-- START OF DATA FOR THIS TASK --
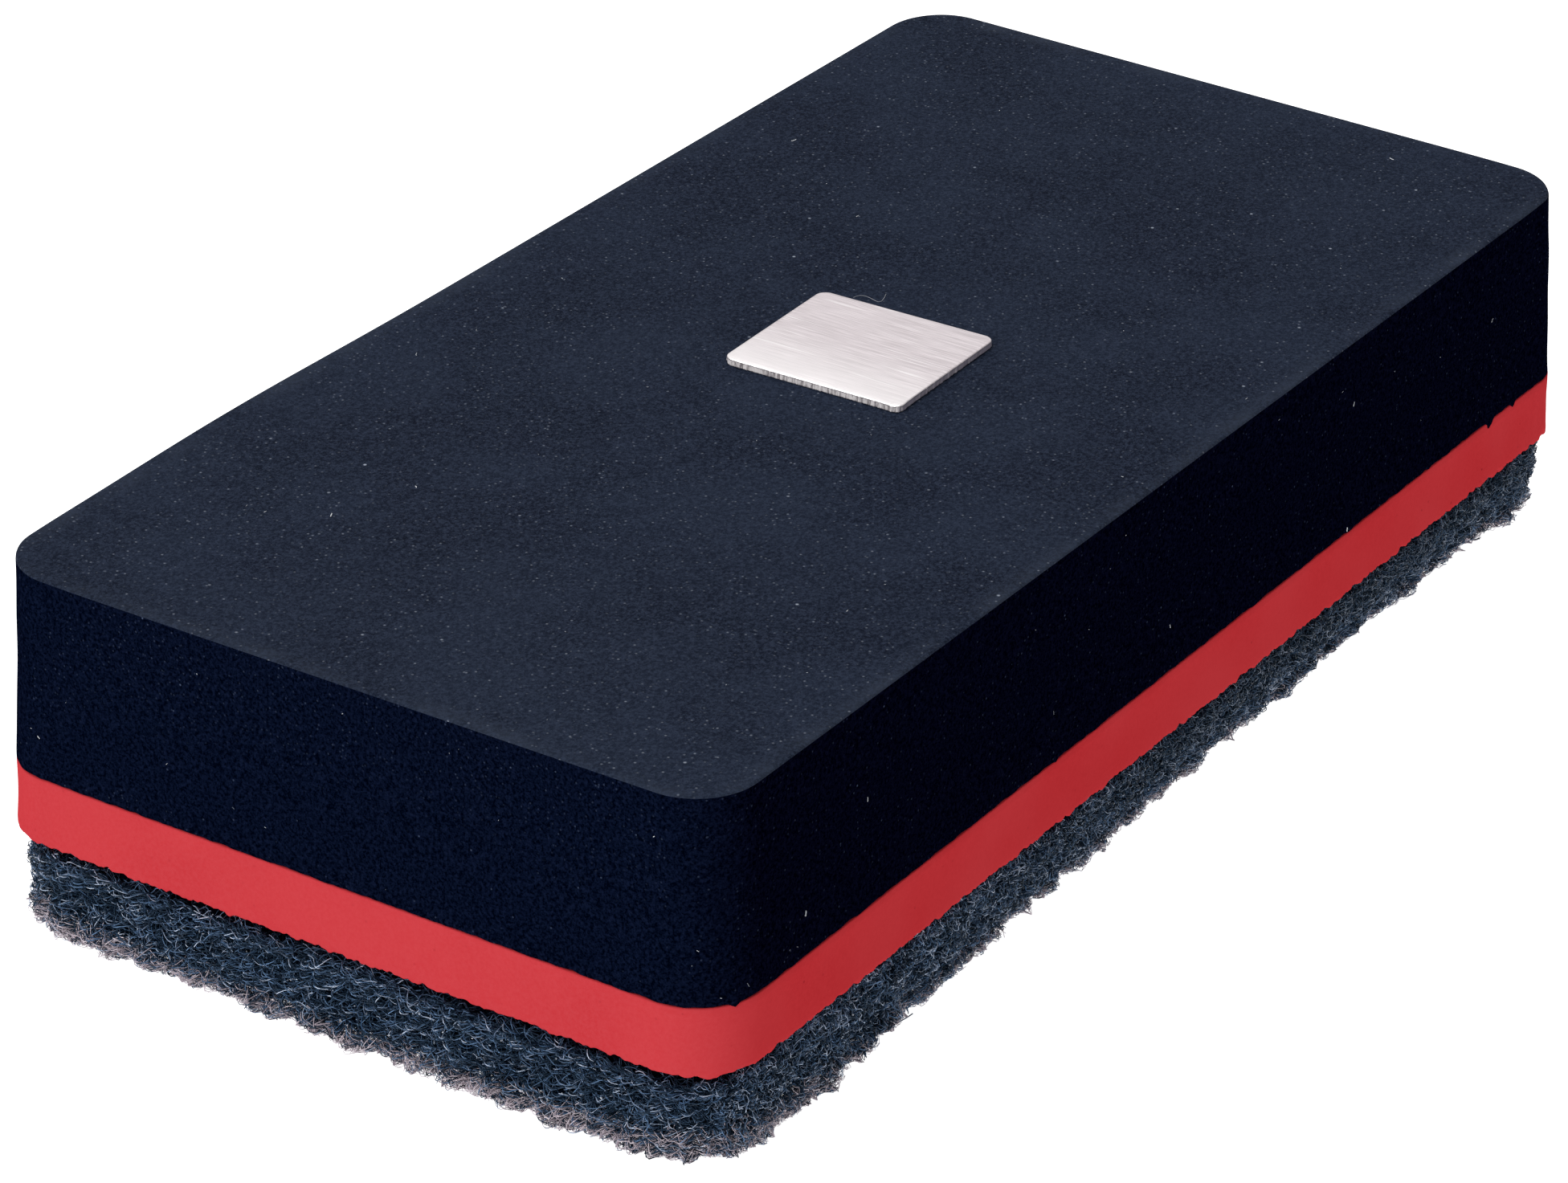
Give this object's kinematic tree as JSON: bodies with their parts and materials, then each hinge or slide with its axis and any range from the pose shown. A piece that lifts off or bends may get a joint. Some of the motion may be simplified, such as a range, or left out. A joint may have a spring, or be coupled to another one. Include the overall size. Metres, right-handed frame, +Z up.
{
  "type": "chalkboard eraser",
  "caption": "Block-shaped magnetic board eraser: a two-colour foam holder with a small steel badge, on a lift-off wiping pad of coarse fibre web.",
  "frame": {"origin": "on the resting face of the wiping pad, under the middle of the eraser", "axes": "+X along the length from the front end, where the badge is read from, to the rear end; +Y to the left side; +Z up from the pad to the badge"},
  "size_m": [0.12, 0.0614, 0.03],
  "materials": {
    "black_foam": "matt closed-cell foam with fine pale specks",
    "red_foam": "matt closed-cell foam",
    "fibre_web": "coarse open web of tangled fibres",
    "brushed_steel": "brushed across the eraser's width",
    "hook_plastic": "moulded hook tape",
    "nickel_plate": "nickel plated",
    "clear_adhesive": "thin adhesive film"
  },
  "bodies": {
    "pad": {"wiping_pad": "fibre_web"},
    "holder": {"black_foam_body": "black_foam", "red_foam_layer": "red_foam", "foam_bond_film": "clear_adhesive", "magnet_front_left": "nickel_plate", "magnet_front_right": "nickel_plate", "magnet_rear_left": "nickel_plate", "magnet_rear_right": "nickel_plate", "hook_strip_left": "hook_plastic", "hook_strip_left_adhesive": "clear_adhesive", "hook_strip_right": "hook_plastic", "hook_strip_right_adhesive": "clear_adhesive", "badge_plate": "brushed_steel", "badge_adhesive": "clear_adhesive"}
  },
  "joints": [
    {"name": "pad_release", "type": "slide", "parent": "pad", "child": "holder", "axis": [0, 0, 1], "range_m": [0, 0.03]}
  ]
}
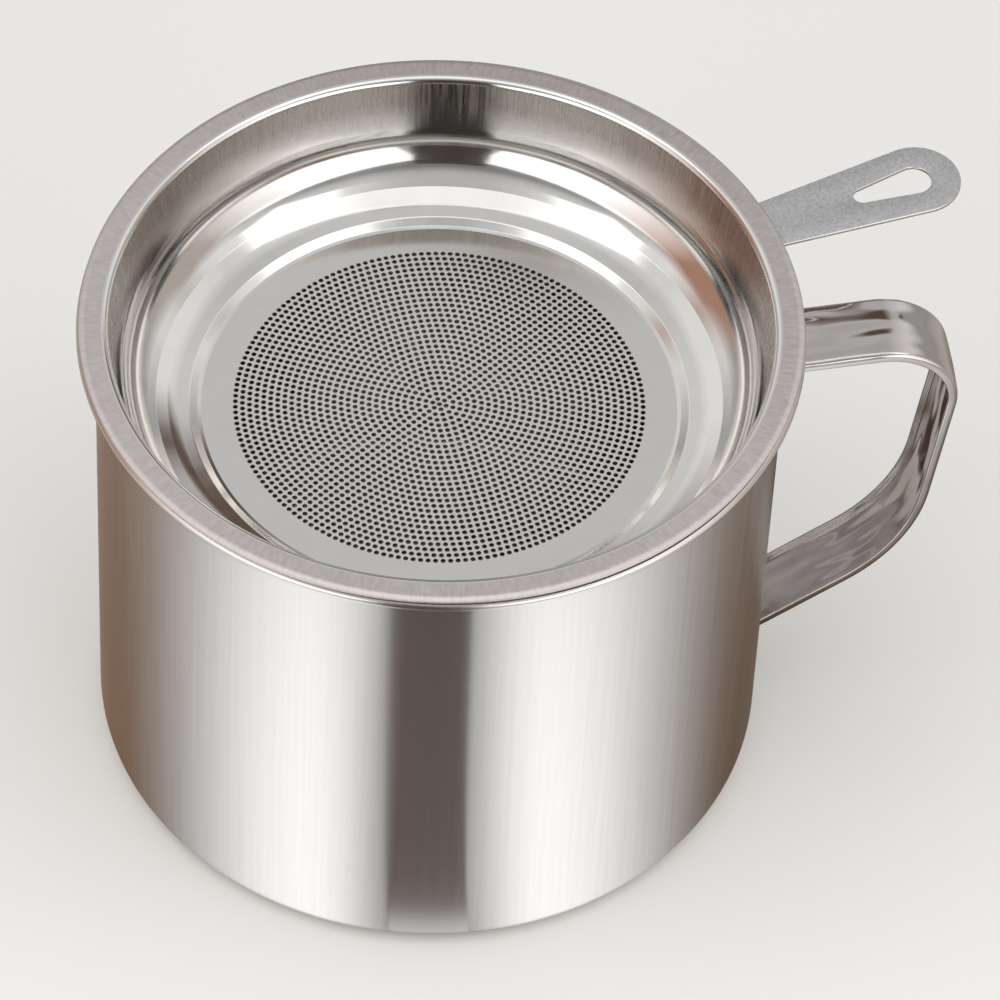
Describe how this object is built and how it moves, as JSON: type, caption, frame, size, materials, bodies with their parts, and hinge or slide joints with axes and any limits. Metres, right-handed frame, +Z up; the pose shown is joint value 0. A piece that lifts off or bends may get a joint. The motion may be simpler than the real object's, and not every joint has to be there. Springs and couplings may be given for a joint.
{
  "type": "bacon grease container",
  "caption": "Stainless steel cup with a rolled rim and a channel strap handle, and a lift-out strainer with a perforated floor and a lifting tab.",
  "frame": {"origin": "centre of the cup's flat base, on the surface that it stands on", "axes": "+Z up along the cup's axis, +X from the axis out through the middle of the handle"},
  "size_m": [0.1769, 0.1412, 0.112],
  "materials": {
    "satin_steel": "satin, finely brushed up and down the wall",
    "polished_steel": "polished",
    "brushed_steel": "matt, finely brushed",
    "weld_steel": "as welded"
  },
  "bodies": {
    "cup": {"cup_body": "satin_steel", "cup_handle": "polished_steel", "handle_weld_upper": "weld_steel", "handle_weld_lower": "weld_steel"},
    "strainer": {"strainer_dish": "polished_steel", "strainer_tab": "brushed_steel", "tab_spot_weld_left": "weld_steel", "tab_spot_weld_right": "weld_steel"}
  },
  "joints": [
    {"name": "strainer_lift", "type": "slide", "parent": "cup", "child": "strainer", "axis": [0, 0, 1], "range_m": [0, 0.04]}
  ]
}
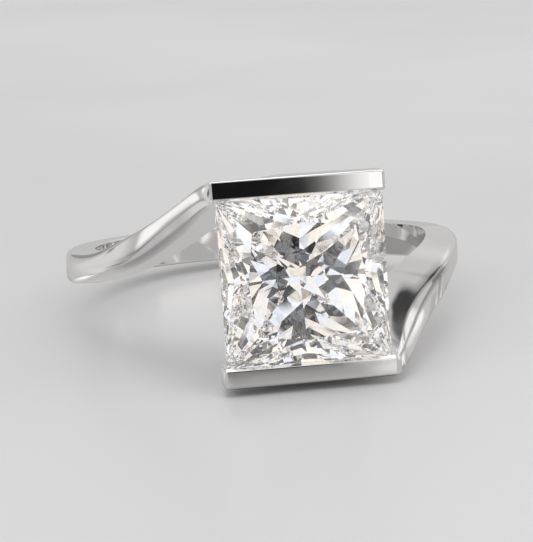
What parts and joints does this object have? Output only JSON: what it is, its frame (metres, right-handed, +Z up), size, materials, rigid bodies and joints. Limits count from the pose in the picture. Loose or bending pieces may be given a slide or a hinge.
-- END OF DATA FOR THIS TASK --
_SHORT EXERCISE_.
Lines containing the string "caption" are to be selected and copied.

_RESPONSE BELOW_.
  "caption": "Block-shaped magnetic board eraser: a two-colour foam holder with a small steel badge, on a lift-off wiping pad of coarse fibre web.",
Describe how this object is built and how it moves, as JSON: type, caption, frame, size, materials, bodies with their parts, and hinge or slide joints with axes and any limits. Metres, right-handed frame, +Z up; the pose shown is joint value 0. A piece that lifts off or bends may get a joint. The motion may be simpler than the real object's, and not every joint has to be there. Springs and couplings may be given for a joint.
  "caption": "Stainless steel cup with a rolled rim and a channel strap handle, and a lift-out strainer with a perforated floor and a lifting tab.",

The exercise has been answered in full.